About Me

Cairo, Egypt
_______________________________________________Travels in the Middle East

Sunday, December 19, 2010

Harry Potter in Egypt

I saw Harry Potter and The Deathly Hallows in a Cairo movie theater the other week, and let me start right now by saying, I loved every minute of that movie. It may be cover for another way to stretch out the cash cow that is the Harry Potter franchise, but it also allowed them to actually do justice to what I have always thought was a really perfect end to my generation's defining book series.* [At this point in my first writing of this this post it turned into me waxing adoring about the movie and the series, which I moved to the bottom of the post in favor of getting to the point of the post: the weirdness of Egyptian movie theaters.] That being said, seeing HP7.1 in a Cairo movie theater full of irreverent Egyptians was much less than ideal.

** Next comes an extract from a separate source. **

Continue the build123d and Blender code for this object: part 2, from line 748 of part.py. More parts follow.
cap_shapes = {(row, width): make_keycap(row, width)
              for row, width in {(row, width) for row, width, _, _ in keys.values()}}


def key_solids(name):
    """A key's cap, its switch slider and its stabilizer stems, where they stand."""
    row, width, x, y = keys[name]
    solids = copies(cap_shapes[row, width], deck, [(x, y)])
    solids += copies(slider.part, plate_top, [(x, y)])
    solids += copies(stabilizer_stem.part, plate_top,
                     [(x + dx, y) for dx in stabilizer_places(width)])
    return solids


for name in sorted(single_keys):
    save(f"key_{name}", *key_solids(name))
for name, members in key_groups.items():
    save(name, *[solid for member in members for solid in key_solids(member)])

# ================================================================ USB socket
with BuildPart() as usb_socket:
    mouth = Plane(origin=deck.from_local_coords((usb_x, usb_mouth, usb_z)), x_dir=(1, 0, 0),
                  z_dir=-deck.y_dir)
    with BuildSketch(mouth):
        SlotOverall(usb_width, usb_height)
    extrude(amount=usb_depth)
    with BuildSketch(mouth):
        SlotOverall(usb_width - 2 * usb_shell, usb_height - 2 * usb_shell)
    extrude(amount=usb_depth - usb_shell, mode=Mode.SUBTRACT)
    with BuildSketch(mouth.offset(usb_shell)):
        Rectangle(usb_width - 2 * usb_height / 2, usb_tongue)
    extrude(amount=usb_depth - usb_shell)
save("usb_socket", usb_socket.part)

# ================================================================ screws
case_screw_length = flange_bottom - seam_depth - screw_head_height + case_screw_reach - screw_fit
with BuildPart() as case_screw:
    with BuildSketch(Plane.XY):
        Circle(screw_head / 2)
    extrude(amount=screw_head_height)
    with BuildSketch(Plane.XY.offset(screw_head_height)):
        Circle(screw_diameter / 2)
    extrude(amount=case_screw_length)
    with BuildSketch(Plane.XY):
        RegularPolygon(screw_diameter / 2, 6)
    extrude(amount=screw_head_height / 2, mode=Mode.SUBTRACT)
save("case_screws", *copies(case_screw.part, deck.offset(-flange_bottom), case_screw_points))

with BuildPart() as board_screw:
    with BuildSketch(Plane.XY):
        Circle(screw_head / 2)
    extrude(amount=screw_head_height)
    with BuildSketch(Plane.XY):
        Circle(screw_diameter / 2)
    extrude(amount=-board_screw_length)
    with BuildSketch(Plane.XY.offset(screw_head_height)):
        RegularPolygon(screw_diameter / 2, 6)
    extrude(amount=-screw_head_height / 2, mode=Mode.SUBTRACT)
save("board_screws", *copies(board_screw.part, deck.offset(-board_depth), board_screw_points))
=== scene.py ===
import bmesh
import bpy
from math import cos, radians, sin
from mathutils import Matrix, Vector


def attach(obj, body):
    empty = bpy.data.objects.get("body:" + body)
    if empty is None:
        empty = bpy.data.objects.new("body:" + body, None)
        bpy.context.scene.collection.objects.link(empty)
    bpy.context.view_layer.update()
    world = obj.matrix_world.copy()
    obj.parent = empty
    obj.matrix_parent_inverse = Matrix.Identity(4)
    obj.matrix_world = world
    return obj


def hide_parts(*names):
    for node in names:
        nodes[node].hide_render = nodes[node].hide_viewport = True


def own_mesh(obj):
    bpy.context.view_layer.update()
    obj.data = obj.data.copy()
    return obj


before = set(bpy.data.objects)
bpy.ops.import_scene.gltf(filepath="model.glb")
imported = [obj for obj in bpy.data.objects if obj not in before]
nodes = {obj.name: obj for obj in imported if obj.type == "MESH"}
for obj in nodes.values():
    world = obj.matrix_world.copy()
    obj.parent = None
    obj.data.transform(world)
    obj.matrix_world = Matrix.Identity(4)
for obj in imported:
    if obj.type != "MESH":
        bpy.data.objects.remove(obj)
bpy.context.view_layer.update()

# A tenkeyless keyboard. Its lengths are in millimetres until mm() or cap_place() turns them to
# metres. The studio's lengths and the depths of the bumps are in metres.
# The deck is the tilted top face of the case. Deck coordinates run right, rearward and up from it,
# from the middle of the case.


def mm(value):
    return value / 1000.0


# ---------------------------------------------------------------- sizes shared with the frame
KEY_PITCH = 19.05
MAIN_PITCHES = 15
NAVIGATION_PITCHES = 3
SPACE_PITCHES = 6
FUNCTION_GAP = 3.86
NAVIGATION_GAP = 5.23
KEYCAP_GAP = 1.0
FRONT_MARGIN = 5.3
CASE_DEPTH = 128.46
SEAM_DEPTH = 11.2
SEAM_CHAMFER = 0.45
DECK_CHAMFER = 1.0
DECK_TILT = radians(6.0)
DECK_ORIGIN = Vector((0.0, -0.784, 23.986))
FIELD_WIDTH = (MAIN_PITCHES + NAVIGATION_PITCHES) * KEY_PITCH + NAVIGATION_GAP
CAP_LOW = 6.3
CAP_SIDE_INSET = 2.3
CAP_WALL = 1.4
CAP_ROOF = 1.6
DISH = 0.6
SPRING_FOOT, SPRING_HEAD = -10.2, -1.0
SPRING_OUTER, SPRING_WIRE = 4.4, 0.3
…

Perhaps the Egyptians in the audience didn't feel the need to stay quiet because there were Arabic subtitles. Maybe they all really needed to have their phones on because they were waiting for important calls from their mothers/bosses/Ahmad who they are going out with later. And they definitely needed to answer in the middle of the movie. Sure those Egyptian 6-year olds probably had no idea what was going on, so they needed to shriek and talk to each other to occupy themselves. Fine. I'm just saying, when I went to see a stupid slapstick Egyptian comedy about an old guy with Alzheimer's (pronounced "al-Zuhaymer") whose kids try to take his money, the audience was a lot quieter.

One thing both movie experiences had in common though, was the 5-minute intermission. The theater with the Egyptian movie had a quaint little slide with that western-style, old-timey lettering declaring it was Intermission, and it lasted about 15 minutes. As soon as the lights came up for the intermission, some of the Egyptians in the audience bolted for a smoking break. Harry Potter's intermission started abruptly and ended without warning after only about 3 minutes--so fast that I hadn't gotten back from the bathroom before it started back up again. I'm not even sure what the point of it was. The real point is...um...Egyptians do not quite appreciate Harry Potter like us Americans do.

* * * * * * *

Ok now Harry Potter rant:
Basically, I thought it was pretty much a perfect rendering of the book--quite a relief after the disappointingly truncated 6th one. So much less was cut or changed from the books than in the other movies, plus somewhere along the way Daniel Radcliffe finally learned to be quite a good actor. The same holds true for Rupert Grint and Emma Watson (yes, I do think she is a good actress, and no, not just because she is also very pretty), and the supporting cast has always been quite well cast from the beginning (re: Alan Rickman as Snape). The one really noticeable change, having Harry and Hermione specifically not use pollyjuice potion when they visit Harry's parents' house, made sense in order to actually have the faces of Harry and Hermione, rather than of some random old people they impersonate in the book, on screen for two such pivotal scenes. On that note, so many of the scenes were absolutely pitch-perfect, how I had imagined them in my head. Perhaps the descriptions of Nagini's house in Godrick's Hollow and Bill and Fleur's Shell Cottage on the cliffs of the English seaside (to name just a few of the really fitting scenes) were so detailed in the books that they left little room for variation in both my imagination and the movie's execution, but either way the end result was that this movie reinforced my mind's depictions of the story I love so much.

Finally, the movie did a really perfect job handling the section when Harry, Ron and Hermione are left only wander about day by day without a clue what to do. When reading this part in the book, I vividly remember feeling--really feeling--their despair and their restlessness, and the movie captured that aptly. All in all, I had a great time with this movie, and can't wait for the next one to come out. Even with the less-than-perfect viewing setting, I loved it.